-
Do the simplest thing that could possibly work
2010-07-28 23:35:48, by Per
I've been listening to Security now lately, which I like (although I'd like to hear less commercial blahblah on it). When I recommended the podcast to some one (more specifically the Portable dog killer episode), I got the reply that only the last 20 episodes or so came up on iTunes.
Now, on Steve Gibson's Security Now! page, all the episodes are linked, so I thought I'd make a small script to download all the episodes.

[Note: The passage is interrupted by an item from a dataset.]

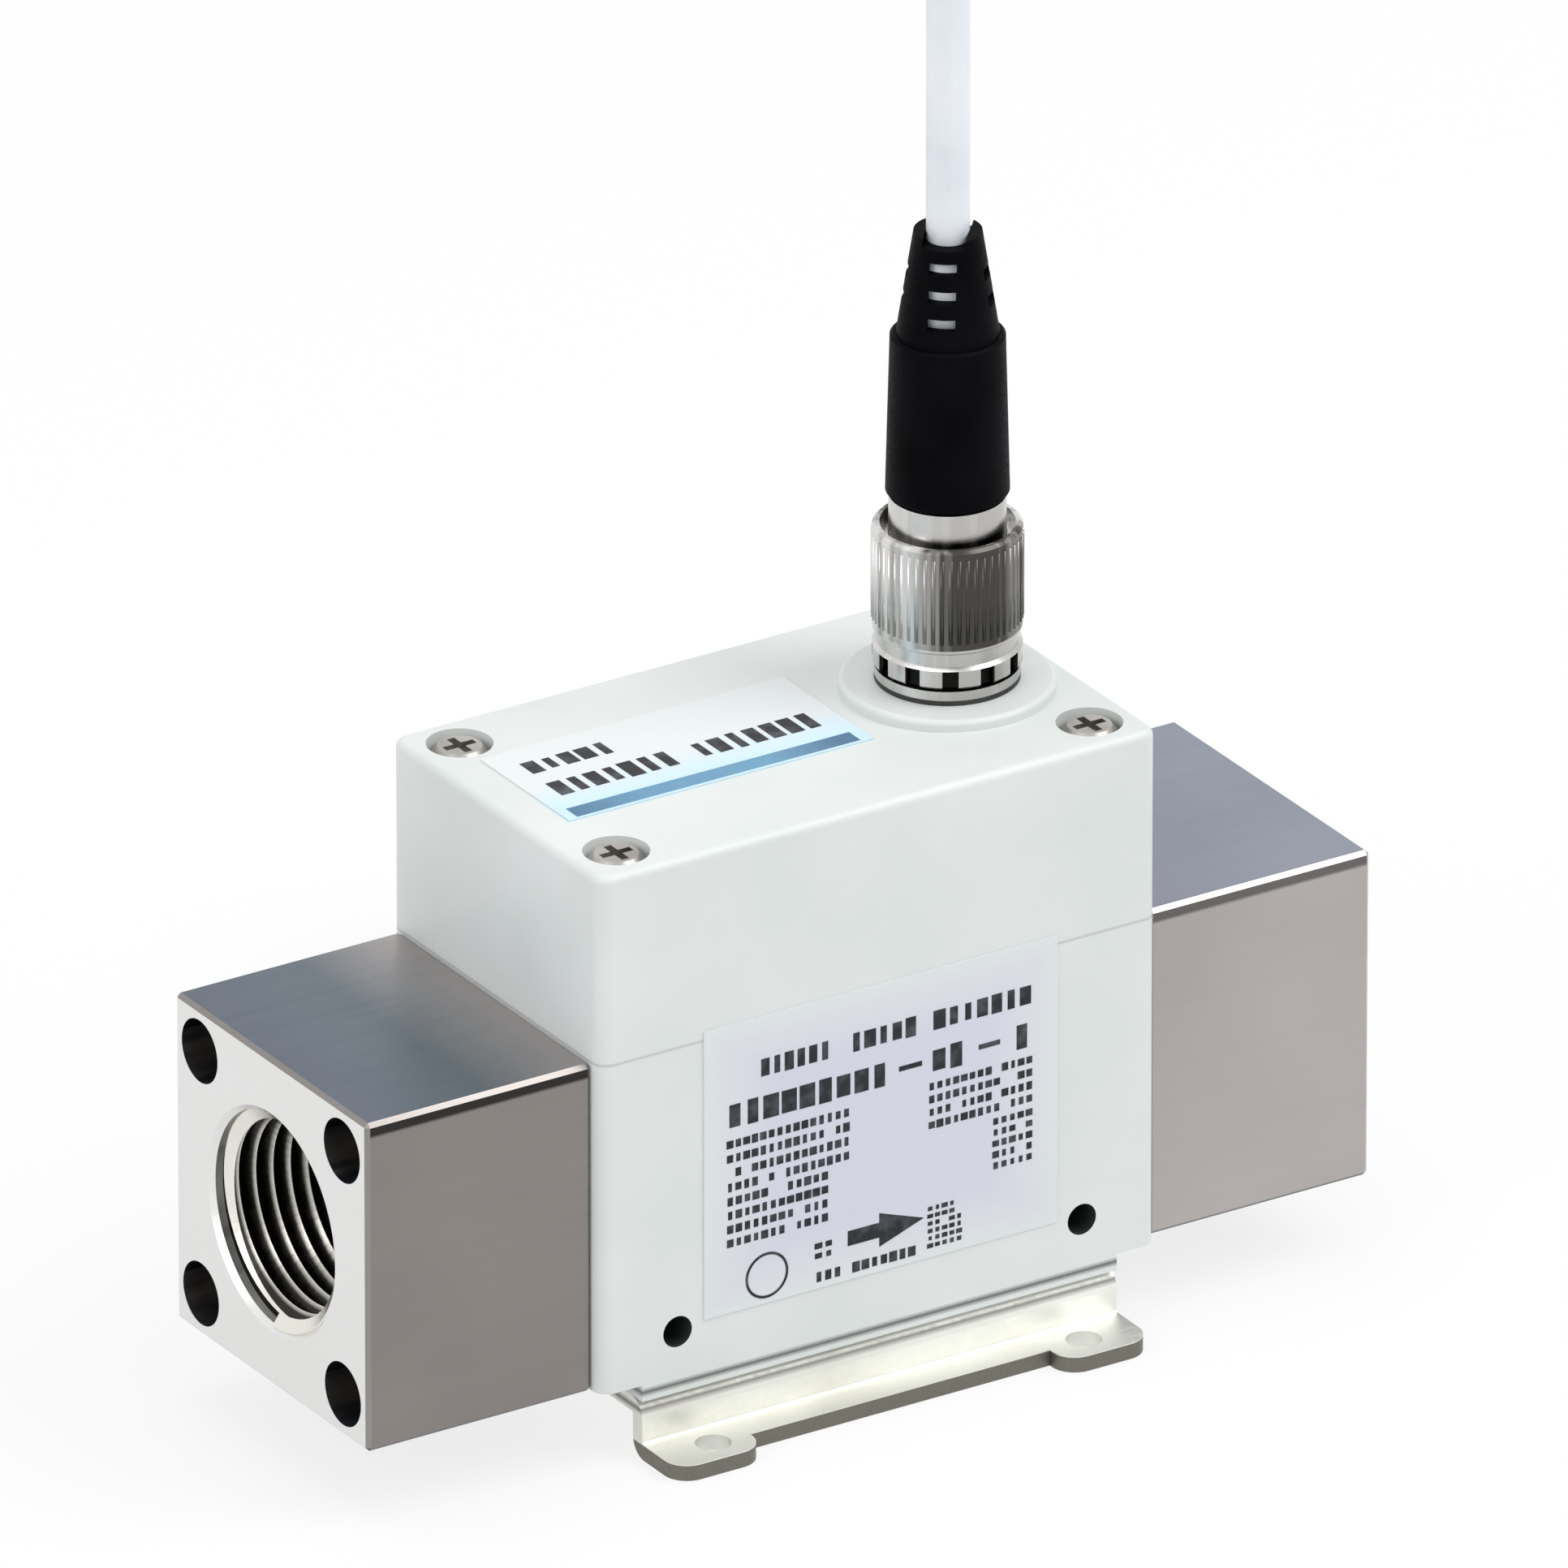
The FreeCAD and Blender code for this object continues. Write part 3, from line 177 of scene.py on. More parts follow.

First, I got the page locally, so I didn't have to hit the page every time I took the script for a test run:
$ wget http://www.grc.com/securitynow.htm
Then I whipped out the snake and wrote a script
sn.pyfrom BeautifulSoup import BeautifulSoup links = BeautifulSoup(open("securitynow.htm").read()).findAll("a", href=True) for l in links: if l["href"].endswith(".mp3") and not l["href"].endswith("-lq.mp3"): print l['href']This gave me the links to all the mp3's, one per line. I redirected that output to a file, that I then used as input for wget again:
$ python sn.py > snpodcasts.txt $ wget -i snpodcasts.txt
Done...
This took about 20 minutes, so wondering about where my time went and contemplating about the approach I took; there were a couple of things bothering me:
- On my desktop I didn't have BeautifulSoup yet, so I needed to install that first
- When doing one of the first test runs, I had not taken into account that the page also lists the lower quality version, which I didn't needed and certainly didn't want to download too.

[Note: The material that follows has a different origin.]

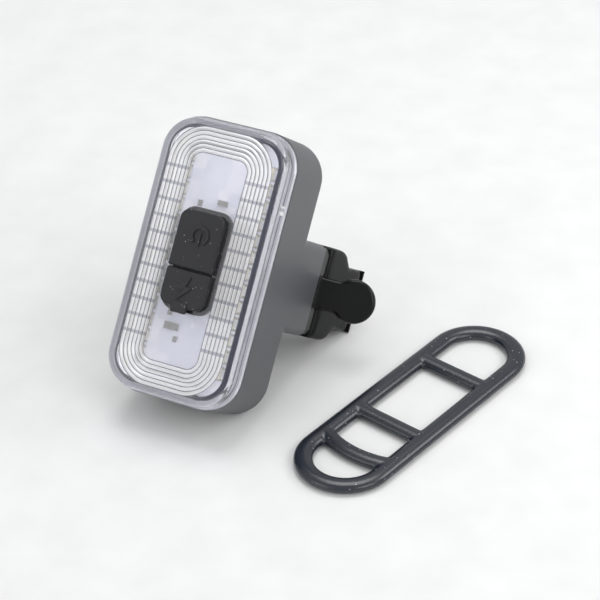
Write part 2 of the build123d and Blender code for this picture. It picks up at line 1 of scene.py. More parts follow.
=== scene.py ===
"""Bicycle safety light with its post saddle and its loose rubber ladder strap, on a pale studio floor.

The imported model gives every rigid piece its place. This script dresses those pieces, and makes the ones that
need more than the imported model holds: the clear lens with its prism ridges, the silicone button and port flap
with their raised marks, the board's solder pads, the ladder strap of round rod, and the bracket's two
mouldings with rounded edges.

Sizes are in millimetres where a name ends in mm or a class says so, and in metres in every mesh. The lamp's
own coordinates have X across it, Y into it from the seam of lens and housing, and Z up its long side.
"""

import json
import logging
import math
from dataclasses import dataclass, field
from enum import Enum
from typing import Any, Callable, Sequence

import bmesh
import bpy
from mathutils import Matrix, Vector


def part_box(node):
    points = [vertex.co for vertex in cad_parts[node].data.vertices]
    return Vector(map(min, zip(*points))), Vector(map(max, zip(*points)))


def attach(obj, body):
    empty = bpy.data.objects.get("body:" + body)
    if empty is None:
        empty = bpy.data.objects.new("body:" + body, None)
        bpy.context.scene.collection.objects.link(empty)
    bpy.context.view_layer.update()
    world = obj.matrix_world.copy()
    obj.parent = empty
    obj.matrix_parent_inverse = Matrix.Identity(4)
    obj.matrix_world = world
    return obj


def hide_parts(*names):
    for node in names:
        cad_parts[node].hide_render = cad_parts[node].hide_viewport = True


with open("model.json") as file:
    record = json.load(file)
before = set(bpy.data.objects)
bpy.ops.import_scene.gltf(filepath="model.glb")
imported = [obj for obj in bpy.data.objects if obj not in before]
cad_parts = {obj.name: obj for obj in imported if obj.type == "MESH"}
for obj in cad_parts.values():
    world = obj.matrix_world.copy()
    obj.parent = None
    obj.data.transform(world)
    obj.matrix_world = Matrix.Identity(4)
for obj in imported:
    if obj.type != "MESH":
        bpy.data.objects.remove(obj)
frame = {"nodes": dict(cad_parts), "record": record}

LOG = logging.getLogger("safety_light")
MM = 0.001

Point2 = tuple[float, float]
Point3 = tuple[float, float, float]
Socket = bpy.types.NodeSocket
Settings = dict[str | int, Any]
Feeds = dict[str | int, Socket]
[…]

- The going back and forth between shell and Vim (wget, coding python, testing python script, running the script and then wget again), although something I do often on larger coding project, felt kinda "fiddly".
Then I realized I just caught myself "doing the first thing that comes to mind" and mistaking that for "doing the simplest thing that could possibly work"; because I immediately saw a possible solution, my mind automatically assumed that that was the simplest thing to do. But, if I had taken a closer look at the problem at hand and a closer look at the page and how the links were formatted, I'd probably come up with following one liner:
$ wget $(python -c 'for i in range(1, 259): print "http://media.grc.com/sn/sn-%03d.mp3" % i')
Now, this might be not as generic as the first solution, but it would've been up & running in maybe half the time.
"Doing the simplest thing that could possibly work" is a programming mantra that has taken quite a while to sink in, and look, it still bites me from time to time.